Task instructions: Nothing but the lines from the line that contains "const dispenser = new THREE.Group();" through the line that contains "bpy.data.objects.remove(obj)" should appear in the output, each reproduced exactly.

┌──

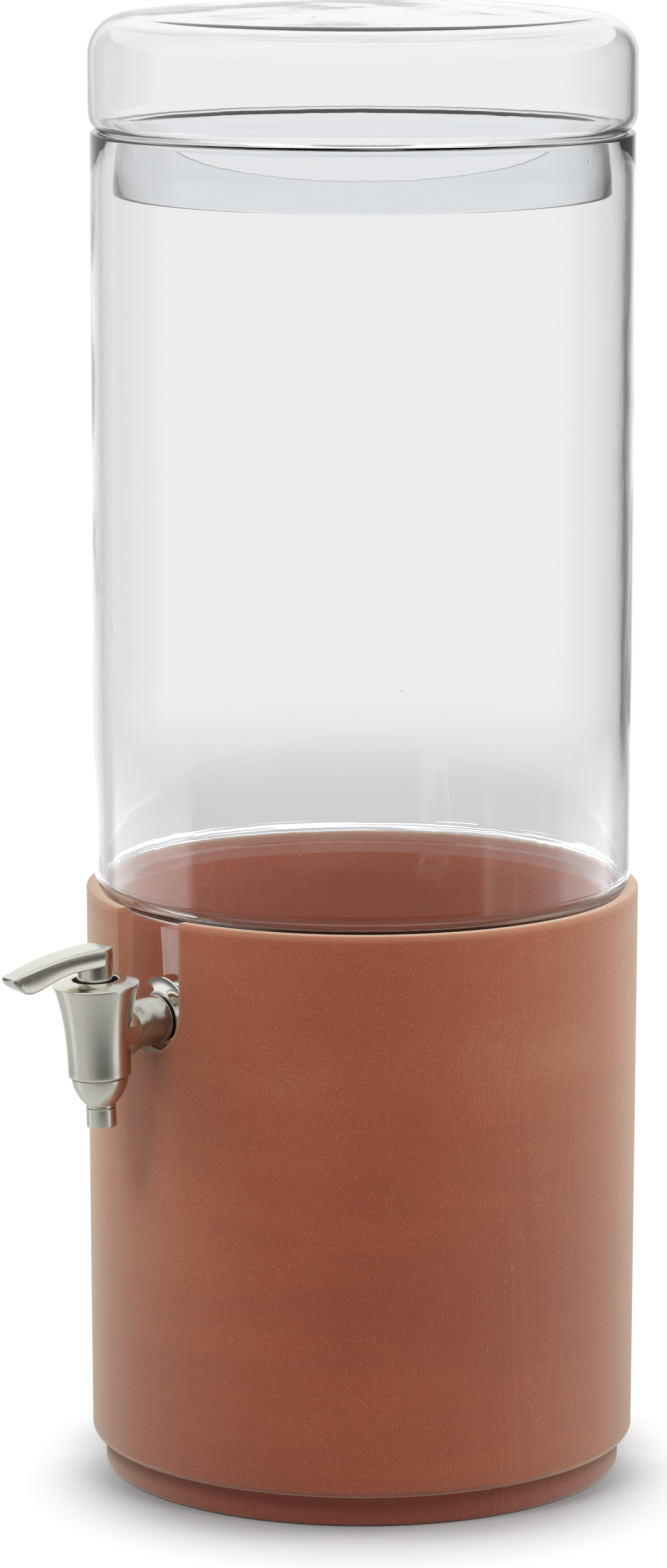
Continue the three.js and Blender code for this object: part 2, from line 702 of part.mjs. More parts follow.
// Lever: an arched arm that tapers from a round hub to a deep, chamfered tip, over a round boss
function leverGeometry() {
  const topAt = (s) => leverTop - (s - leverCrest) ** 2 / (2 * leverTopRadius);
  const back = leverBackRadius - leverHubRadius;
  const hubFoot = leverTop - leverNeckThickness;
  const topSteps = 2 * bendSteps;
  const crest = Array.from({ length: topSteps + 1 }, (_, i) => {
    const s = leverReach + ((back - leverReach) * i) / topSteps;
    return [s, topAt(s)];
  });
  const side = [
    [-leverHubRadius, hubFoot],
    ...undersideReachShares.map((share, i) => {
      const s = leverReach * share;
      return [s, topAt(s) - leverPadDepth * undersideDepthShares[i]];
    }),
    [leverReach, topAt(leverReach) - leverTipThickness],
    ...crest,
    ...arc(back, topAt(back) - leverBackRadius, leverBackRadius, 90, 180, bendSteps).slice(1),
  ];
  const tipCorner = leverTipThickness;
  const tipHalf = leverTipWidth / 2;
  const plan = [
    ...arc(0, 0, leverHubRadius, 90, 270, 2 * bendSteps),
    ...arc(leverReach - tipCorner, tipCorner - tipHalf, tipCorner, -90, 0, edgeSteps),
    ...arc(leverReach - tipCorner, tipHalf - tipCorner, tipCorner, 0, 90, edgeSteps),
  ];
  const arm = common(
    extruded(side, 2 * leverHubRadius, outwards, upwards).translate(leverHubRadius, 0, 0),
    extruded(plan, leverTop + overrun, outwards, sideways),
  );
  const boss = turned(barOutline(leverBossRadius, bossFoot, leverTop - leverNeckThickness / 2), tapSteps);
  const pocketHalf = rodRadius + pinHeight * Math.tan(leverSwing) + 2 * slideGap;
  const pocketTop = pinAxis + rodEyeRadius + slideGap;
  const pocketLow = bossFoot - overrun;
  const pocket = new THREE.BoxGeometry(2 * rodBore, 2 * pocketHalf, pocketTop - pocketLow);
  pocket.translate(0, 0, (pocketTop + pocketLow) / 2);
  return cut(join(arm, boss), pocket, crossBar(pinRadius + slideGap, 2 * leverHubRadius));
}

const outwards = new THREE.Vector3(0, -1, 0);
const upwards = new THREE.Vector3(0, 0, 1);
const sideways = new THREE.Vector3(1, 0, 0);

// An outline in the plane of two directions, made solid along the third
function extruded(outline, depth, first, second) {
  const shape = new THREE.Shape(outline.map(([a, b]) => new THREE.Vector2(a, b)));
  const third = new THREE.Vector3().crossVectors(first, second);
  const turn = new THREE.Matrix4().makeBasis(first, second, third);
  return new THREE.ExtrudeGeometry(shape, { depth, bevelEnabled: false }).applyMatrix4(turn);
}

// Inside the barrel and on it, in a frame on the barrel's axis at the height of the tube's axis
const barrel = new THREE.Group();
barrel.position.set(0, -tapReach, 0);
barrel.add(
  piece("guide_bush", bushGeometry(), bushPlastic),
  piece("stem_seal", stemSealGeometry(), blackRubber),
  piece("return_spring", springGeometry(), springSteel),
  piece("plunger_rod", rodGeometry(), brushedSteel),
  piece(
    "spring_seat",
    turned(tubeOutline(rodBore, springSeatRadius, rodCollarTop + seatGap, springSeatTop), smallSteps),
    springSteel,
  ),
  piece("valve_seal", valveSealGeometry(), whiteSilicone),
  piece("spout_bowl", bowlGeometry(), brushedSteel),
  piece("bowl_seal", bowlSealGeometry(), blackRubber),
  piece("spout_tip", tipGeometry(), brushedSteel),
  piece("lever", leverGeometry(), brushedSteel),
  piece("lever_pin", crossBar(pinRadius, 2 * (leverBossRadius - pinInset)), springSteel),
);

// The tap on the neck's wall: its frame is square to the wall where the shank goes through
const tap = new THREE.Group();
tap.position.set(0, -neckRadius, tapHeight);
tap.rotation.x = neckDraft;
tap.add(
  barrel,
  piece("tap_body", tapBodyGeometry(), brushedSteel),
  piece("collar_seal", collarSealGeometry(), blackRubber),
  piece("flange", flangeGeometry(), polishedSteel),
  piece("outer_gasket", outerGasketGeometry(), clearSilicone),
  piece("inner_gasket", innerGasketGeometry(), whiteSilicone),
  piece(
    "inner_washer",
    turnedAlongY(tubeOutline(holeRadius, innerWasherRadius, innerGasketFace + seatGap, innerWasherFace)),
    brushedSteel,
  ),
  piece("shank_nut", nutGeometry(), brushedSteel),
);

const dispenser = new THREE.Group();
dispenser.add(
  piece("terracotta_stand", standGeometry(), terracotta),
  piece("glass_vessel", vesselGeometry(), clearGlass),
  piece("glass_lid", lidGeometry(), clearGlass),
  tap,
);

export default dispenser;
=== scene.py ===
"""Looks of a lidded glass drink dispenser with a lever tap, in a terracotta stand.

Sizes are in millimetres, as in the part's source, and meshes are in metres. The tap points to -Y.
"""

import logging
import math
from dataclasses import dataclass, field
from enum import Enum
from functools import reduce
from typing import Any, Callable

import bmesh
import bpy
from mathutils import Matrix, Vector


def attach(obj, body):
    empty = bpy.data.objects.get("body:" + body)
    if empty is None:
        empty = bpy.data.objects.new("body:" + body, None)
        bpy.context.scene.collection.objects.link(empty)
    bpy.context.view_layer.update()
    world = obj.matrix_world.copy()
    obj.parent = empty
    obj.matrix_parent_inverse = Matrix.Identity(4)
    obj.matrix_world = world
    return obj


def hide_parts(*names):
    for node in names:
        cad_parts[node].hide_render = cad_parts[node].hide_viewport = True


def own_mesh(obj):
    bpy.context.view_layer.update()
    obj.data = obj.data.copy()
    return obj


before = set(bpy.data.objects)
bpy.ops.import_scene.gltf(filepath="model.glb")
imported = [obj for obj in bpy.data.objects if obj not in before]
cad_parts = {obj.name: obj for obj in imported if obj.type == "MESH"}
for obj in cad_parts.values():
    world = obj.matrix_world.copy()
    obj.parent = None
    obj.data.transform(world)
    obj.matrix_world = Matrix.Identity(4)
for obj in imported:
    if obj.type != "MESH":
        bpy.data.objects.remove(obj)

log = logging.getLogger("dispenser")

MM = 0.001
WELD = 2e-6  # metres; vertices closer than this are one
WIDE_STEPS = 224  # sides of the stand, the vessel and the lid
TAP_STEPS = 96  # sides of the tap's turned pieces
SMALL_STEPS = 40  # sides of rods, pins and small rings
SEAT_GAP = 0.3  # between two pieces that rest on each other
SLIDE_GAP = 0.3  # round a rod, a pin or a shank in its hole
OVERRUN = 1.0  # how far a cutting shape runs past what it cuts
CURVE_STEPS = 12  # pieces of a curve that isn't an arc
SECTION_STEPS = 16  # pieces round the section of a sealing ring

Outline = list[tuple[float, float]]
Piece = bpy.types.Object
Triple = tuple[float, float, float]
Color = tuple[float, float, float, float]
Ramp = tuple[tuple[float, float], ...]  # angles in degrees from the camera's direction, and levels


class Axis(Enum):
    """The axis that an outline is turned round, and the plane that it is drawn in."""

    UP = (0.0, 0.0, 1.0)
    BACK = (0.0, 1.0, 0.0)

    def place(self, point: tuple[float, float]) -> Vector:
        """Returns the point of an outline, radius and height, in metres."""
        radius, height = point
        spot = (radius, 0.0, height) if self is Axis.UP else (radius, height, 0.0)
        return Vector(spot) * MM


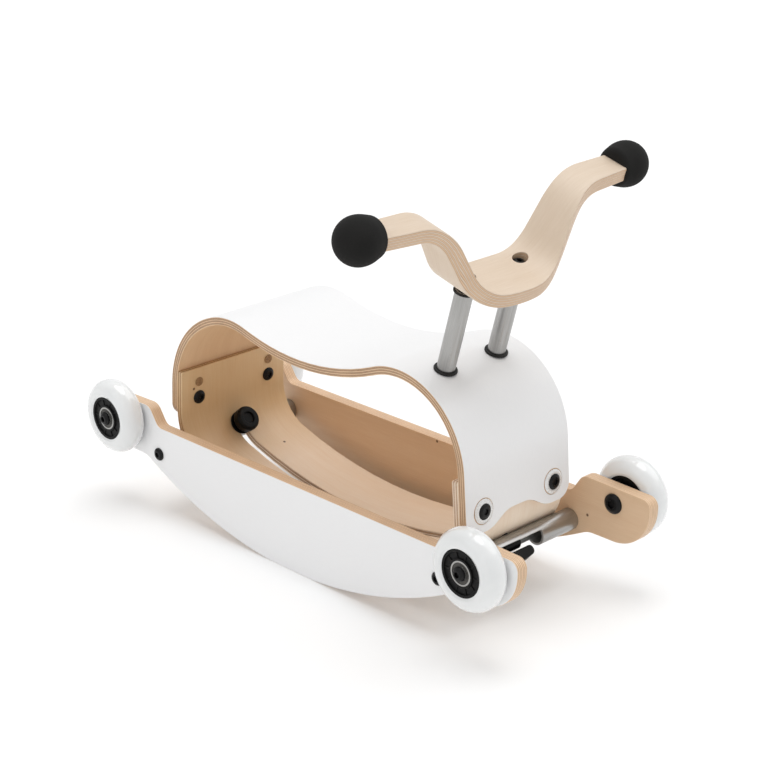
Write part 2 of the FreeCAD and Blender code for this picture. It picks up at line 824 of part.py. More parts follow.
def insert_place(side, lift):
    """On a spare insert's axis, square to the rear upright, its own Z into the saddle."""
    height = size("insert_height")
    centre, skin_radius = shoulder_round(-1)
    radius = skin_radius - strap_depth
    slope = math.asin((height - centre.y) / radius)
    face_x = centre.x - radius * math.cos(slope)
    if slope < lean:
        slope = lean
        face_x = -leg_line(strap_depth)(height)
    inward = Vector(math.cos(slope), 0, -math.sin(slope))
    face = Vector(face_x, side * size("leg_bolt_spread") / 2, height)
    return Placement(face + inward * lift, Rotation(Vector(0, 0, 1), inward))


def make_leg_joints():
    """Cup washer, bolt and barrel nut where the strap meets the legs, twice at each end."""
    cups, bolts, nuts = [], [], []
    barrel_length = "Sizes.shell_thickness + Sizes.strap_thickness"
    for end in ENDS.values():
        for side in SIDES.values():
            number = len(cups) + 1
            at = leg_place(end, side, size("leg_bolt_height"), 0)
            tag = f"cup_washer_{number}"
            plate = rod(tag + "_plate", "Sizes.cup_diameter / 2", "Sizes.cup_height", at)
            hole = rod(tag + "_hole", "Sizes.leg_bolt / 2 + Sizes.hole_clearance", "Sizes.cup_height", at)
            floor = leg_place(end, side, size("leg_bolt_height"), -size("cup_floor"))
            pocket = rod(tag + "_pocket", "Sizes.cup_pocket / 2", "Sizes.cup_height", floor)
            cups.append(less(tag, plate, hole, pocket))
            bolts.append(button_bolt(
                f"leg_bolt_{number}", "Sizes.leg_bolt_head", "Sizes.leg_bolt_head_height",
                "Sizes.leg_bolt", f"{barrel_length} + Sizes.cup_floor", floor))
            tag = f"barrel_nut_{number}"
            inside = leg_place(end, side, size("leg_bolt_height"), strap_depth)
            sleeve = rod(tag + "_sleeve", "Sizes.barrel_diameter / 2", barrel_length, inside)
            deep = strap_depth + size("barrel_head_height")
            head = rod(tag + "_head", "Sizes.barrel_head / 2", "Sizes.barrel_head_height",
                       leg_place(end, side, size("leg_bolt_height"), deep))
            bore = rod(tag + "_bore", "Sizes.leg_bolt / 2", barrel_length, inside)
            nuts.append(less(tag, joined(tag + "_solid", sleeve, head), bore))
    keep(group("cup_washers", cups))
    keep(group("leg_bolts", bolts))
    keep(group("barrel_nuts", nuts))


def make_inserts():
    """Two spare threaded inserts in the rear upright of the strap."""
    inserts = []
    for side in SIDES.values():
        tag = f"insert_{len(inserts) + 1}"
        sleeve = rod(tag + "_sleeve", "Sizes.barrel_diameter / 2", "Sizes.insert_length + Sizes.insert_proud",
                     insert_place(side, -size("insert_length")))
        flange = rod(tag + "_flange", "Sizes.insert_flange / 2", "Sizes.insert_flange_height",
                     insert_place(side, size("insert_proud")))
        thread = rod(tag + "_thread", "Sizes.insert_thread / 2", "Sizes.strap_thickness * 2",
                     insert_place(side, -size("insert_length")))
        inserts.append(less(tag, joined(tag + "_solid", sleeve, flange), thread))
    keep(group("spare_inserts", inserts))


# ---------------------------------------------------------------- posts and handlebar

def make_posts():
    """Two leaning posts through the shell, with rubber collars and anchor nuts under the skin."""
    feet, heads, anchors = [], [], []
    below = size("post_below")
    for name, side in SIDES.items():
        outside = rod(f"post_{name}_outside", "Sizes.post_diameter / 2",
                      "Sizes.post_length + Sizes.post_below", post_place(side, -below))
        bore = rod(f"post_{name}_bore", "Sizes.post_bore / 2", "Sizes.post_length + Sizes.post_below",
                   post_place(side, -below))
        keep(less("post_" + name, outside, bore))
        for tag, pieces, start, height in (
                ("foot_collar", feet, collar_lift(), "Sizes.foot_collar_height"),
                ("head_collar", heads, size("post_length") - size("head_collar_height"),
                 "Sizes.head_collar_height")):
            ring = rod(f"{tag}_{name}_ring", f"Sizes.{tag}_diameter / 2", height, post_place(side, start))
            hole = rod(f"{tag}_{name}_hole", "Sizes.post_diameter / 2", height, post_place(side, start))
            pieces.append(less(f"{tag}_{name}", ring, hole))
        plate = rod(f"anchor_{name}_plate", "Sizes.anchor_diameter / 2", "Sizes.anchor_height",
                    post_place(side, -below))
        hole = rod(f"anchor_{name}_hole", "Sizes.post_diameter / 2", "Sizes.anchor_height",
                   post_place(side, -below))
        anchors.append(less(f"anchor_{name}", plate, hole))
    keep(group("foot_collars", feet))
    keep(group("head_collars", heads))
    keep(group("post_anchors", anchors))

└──

The output:
const dispenser = new THREE.Group();
dispenser.add(
  piece("terracotta_stand", standGeometry(), terracotta),
  piece("glass_vessel", vesselGeometry(), clearGlass),
  piece("glass_lid", lidGeometry(), clearGlass),
  tap,
);

export default dispenser;
=== scene.py ===
"""Looks of a lidded glass drink dispenser with a lever tap, in a terracotta stand.

Sizes are in millimetres, as in the part's source, and meshes are in metres. The tap points to -Y.
"""

import logging
import math
from dataclasses import dataclass, field
from enum import Enum
from functools import reduce
from typing import Any, Callable

import bmesh
import bpy
from mathutils import Matrix, Vector


def attach(obj, body):
    empty = bpy.data.objects.get("body:" + body)
    if empty is None:
        empty = bpy.data.objects.new("body:" + body, None)
        bpy.context.scene.collection.objects.link(empty)
    bpy.context.view_layer.update()
    world = obj.matrix_world.copy()
    obj.parent = empty
    obj.matrix_parent_inverse = Matrix.Identity(4)
    obj.matrix_world = world
    return obj


def hide_parts(*names):
    for node in names:
        cad_parts[node].hide_render = cad_parts[node].hide_viewport = True


def own_mesh(obj):
    bpy.context.view_layer.update()
    obj.data = obj.data.copy()
    return obj


before = set(bpy.data.objects)
bpy.ops.import_scene.gltf(filepath="model.glb")
imported = [obj for obj in bpy.data.objects if obj not in before]
cad_parts = {obj.name: obj for obj in imported if obj.type == "MESH"}
for obj in cad_parts.values():
    world = obj.matrix_world.copy()
    obj.parent = None
    obj.data.transform(world)
    obj.matrix_world = Matrix.Identity(4)
for obj in imported:
    if obj.type != "MESH":
        bpy.data.objects.remove(obj)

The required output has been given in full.